Mr. Speaker, the outrageously poor response to the devastation in Puerto Rico is the best illustration yet that President Trump only cares about people who look like him or vote for him or make the kind of money that he makes. The American people, especially the 3.5 million U.S. citizens in Puerto Rico, deserve a President who is capable of common human decency, a President more concerned about his conduct in office than his coverage in the media, a President who understands that his base is every single one of us. Mr. Speaker, I would like to close with a few words in Spanish for the brave people of Puerto Rico.
The Puerto Rican people are stronger than Donald Trump thinks. And they will come out of this crisis and prosper again. We can’t wait any longer. We are with you.
Rep. Tulsi Gabbard (D-HI):
Mr. Speaker, right now, 3.5 million Americans, our fellow citizens, are facing a humanitarian crisis. In Puerto Rico, the majority of people still lack basic electricity, clean drinking water, and medicine, the bare basic necessities just to stay alive—not to speak of the basic resources they need to begin the great task of rebuilding their lives and their communities. It has been days since the hurricane passed over Puerto Rico leaving death and destruction in its wake. The people of Puerto Rico are literally crying out for help. There are far too many, especially those in rural communities, who still have not been reached by those bringing aid. As a Representative from an island State in Hawaii, I can only imagine their frustration and desperation. I urge the administration to dedicate all available resources to helping the people of Puerto Rico. Work with Congress to pass an emergency aid package to ensure that those delivering aid have what they need to help the people of Puerto Rico and save lives.

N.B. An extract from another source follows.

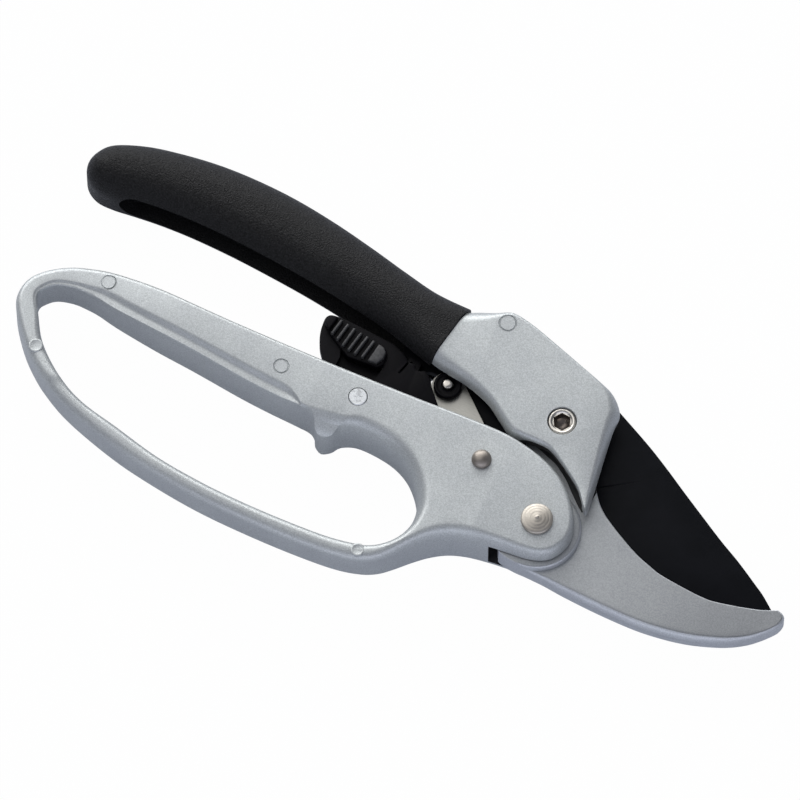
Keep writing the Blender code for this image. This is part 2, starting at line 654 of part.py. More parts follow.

Rep. Adriano Espaillat (D-NY):
Mr. Chairman, a budget is a moral contract between elected officials—the government—and the people we were elected to represent. That is why I am proud to rise in support of the people’s budget, presented by the Congressional Progressive Caucus. This budget serves as a Progressive alternative to the GPO’s cruel budget plan, a plan that prioritizes tax breaks for billionaires over the need to fund care for seniors in nursing homes and children and struggling families in places like Puerto Rico and the Virgin Islands. I was proud to help draft the people’s budget, which invests $200 billion to ensure that families in Texas, Louisiana, Puerto Rico, Florida, and the U.S. territories have the immediate assistance they need right now. The people’s budget would also reduce the deficit by $700 billion over the next 20 years by investing in human capital. We would do this while enacting comprehensive immigration reform, protecting DREAMers, and ending funding for family detention centers. Mr. Chair, I encourage my colleagues to support the people’s budget and reject H. Con. Res. 71. Let’s stands with the working class, the middle class, and the immigrants in our country. This is the right thing to do for our people and for our economy.